### WRITTEN INSTRUCTION
Only the number is wanted: how many lines contain the word "each"?

### DATA EXTRACT
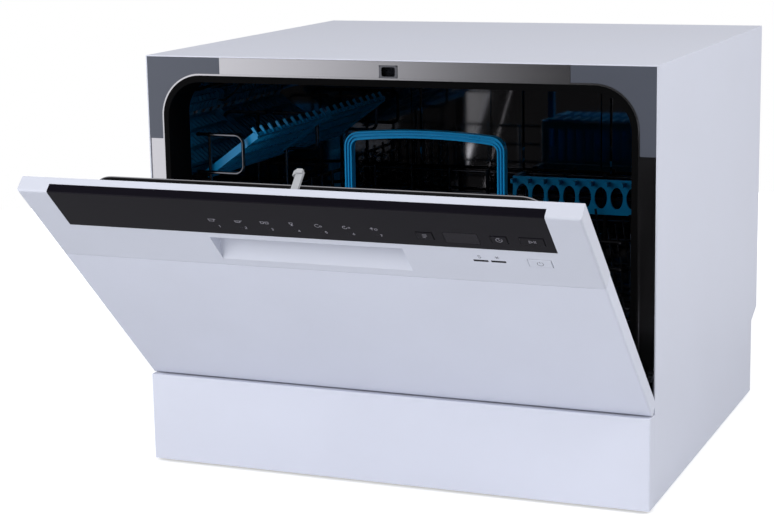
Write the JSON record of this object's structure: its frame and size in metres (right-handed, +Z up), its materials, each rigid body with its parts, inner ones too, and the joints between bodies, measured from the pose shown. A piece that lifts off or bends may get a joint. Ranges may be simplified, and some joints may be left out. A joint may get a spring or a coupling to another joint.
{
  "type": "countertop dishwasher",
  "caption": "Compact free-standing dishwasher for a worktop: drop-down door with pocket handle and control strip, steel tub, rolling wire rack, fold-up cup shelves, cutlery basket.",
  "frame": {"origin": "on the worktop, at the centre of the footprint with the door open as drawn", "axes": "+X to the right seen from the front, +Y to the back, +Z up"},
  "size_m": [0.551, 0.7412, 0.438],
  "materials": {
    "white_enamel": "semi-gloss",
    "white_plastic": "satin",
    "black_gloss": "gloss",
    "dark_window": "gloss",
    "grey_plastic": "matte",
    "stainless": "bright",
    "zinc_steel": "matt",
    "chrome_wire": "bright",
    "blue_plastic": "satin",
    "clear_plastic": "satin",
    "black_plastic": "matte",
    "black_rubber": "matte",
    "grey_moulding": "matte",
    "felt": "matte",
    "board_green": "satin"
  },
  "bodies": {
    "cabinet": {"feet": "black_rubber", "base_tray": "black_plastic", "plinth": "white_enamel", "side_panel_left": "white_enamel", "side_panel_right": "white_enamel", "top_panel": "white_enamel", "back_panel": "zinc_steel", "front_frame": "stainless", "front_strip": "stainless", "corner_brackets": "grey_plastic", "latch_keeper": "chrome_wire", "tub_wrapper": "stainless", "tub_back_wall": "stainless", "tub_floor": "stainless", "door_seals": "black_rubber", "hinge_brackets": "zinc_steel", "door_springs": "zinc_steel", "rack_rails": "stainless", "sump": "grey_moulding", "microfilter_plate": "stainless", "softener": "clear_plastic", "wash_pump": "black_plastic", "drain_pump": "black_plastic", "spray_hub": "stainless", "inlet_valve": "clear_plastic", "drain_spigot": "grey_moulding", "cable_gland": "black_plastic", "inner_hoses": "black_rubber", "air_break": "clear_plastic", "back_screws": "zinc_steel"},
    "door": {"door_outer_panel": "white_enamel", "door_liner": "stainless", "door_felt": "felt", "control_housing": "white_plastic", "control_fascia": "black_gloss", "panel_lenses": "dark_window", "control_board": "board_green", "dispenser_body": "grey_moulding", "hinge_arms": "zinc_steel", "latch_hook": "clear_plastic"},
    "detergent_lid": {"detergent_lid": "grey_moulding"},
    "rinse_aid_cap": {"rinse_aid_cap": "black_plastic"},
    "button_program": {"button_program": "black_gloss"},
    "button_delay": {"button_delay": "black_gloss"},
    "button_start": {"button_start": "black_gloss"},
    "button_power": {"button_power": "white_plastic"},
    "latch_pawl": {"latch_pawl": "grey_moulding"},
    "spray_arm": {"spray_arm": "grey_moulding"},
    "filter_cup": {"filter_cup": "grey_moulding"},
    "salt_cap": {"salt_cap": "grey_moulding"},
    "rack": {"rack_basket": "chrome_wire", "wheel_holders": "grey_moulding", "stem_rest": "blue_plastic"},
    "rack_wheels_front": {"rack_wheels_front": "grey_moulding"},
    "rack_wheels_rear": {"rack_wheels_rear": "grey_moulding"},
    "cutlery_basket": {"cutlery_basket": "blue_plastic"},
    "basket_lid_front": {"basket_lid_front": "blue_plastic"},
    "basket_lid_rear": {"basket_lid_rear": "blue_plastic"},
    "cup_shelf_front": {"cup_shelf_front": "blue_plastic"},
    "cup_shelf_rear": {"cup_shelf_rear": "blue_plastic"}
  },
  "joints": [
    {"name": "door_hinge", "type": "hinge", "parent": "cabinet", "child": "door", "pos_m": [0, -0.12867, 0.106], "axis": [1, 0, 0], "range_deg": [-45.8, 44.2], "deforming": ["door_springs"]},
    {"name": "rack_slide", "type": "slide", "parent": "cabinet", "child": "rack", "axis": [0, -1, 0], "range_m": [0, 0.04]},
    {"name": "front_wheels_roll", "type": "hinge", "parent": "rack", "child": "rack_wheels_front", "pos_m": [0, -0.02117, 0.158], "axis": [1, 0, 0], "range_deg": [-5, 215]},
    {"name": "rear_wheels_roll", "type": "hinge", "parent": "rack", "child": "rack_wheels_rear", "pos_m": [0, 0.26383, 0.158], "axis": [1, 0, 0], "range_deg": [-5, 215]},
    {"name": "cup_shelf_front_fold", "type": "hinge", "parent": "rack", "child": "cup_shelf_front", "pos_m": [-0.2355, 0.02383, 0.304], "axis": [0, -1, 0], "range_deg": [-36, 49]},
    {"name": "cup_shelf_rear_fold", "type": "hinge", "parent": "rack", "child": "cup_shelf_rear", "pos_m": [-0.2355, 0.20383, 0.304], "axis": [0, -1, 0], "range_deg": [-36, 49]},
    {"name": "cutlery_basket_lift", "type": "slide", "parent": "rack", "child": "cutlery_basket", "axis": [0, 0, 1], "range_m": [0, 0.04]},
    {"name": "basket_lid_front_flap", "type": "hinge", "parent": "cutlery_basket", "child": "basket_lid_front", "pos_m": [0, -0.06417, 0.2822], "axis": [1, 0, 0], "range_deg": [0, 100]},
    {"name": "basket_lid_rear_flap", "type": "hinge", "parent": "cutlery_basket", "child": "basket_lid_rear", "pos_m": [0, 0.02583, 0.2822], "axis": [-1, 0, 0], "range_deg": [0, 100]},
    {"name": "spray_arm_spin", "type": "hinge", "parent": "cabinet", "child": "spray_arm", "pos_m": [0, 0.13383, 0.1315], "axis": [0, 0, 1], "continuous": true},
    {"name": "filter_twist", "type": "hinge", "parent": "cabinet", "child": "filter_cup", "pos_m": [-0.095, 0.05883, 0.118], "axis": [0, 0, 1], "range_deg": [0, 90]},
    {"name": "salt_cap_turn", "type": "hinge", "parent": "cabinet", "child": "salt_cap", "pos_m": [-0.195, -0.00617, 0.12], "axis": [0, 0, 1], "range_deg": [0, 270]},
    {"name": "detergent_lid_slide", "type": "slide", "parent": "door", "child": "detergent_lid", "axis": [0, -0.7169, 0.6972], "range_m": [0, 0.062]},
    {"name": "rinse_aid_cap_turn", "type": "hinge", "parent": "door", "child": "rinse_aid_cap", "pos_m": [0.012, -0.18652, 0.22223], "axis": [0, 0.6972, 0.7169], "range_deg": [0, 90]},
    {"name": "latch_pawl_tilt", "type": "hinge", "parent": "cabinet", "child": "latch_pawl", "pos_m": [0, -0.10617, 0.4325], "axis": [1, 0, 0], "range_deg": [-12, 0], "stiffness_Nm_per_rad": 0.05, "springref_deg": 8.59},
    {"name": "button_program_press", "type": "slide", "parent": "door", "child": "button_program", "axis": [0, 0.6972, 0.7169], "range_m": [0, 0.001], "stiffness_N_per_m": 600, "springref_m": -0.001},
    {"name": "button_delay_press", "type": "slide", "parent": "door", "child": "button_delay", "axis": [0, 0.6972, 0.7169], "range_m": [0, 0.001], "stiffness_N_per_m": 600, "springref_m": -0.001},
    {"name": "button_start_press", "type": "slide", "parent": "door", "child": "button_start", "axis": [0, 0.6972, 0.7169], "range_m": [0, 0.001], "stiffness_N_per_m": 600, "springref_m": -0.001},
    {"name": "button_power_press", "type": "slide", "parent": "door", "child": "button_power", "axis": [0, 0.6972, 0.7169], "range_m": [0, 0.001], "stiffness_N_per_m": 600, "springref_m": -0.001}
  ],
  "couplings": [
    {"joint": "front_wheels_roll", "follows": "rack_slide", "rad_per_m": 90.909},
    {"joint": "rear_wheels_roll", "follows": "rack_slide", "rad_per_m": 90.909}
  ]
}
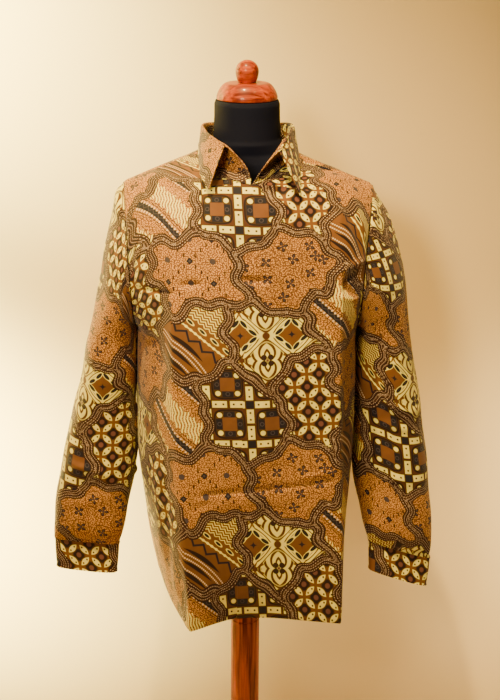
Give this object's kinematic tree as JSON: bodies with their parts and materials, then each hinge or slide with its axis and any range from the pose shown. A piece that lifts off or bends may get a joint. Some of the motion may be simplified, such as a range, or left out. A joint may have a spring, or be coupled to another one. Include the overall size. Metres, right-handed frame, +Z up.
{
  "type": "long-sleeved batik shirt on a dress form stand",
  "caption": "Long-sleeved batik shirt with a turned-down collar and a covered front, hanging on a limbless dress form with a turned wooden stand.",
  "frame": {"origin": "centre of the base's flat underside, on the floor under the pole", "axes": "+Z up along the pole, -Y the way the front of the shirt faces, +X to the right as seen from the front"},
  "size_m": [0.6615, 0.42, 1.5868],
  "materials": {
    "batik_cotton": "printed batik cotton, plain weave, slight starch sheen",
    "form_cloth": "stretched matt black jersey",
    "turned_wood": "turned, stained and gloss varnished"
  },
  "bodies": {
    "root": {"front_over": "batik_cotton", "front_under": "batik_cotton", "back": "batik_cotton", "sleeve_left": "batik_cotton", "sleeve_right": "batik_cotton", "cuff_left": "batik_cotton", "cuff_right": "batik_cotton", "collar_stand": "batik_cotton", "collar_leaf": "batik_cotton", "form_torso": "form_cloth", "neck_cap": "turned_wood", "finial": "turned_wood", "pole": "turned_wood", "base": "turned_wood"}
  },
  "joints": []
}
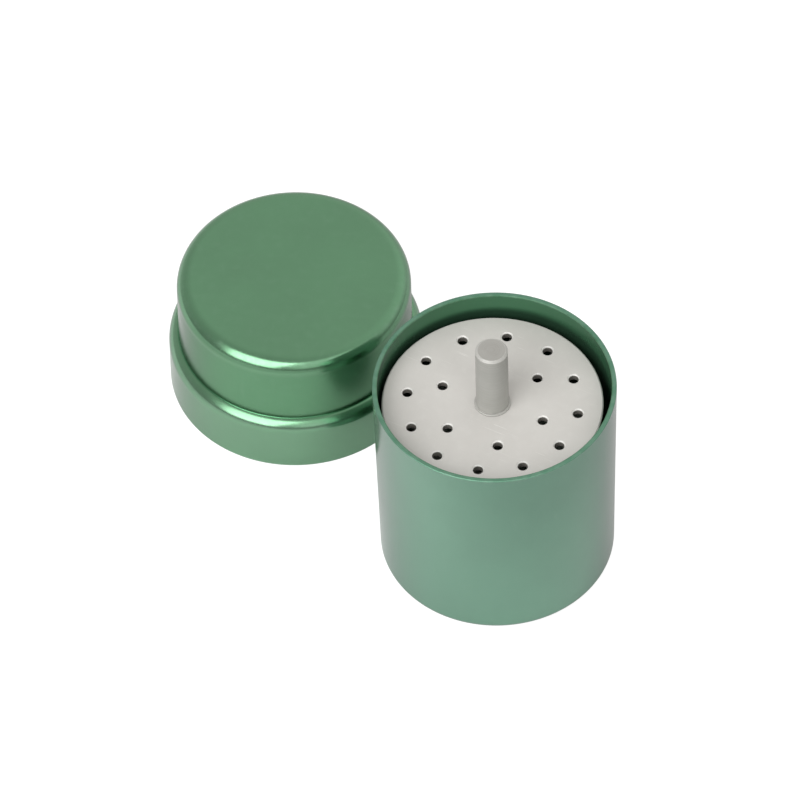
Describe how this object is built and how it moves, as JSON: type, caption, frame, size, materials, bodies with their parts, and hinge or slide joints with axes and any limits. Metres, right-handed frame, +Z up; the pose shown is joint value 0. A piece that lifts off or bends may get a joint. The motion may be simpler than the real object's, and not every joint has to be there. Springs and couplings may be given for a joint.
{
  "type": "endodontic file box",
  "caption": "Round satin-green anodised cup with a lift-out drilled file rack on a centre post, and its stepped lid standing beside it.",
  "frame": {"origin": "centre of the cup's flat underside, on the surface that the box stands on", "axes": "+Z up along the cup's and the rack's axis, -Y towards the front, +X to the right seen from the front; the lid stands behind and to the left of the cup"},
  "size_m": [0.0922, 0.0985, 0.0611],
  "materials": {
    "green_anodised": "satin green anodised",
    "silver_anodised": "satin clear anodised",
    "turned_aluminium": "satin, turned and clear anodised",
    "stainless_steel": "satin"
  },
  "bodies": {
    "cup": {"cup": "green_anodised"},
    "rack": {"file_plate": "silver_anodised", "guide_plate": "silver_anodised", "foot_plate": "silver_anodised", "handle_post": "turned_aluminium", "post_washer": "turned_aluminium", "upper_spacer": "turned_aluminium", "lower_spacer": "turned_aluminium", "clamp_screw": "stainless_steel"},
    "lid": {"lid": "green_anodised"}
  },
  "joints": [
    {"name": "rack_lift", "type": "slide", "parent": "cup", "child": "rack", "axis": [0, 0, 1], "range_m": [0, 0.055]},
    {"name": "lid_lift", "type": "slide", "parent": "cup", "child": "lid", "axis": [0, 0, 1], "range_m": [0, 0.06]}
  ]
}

### EXERCISE RESULT
2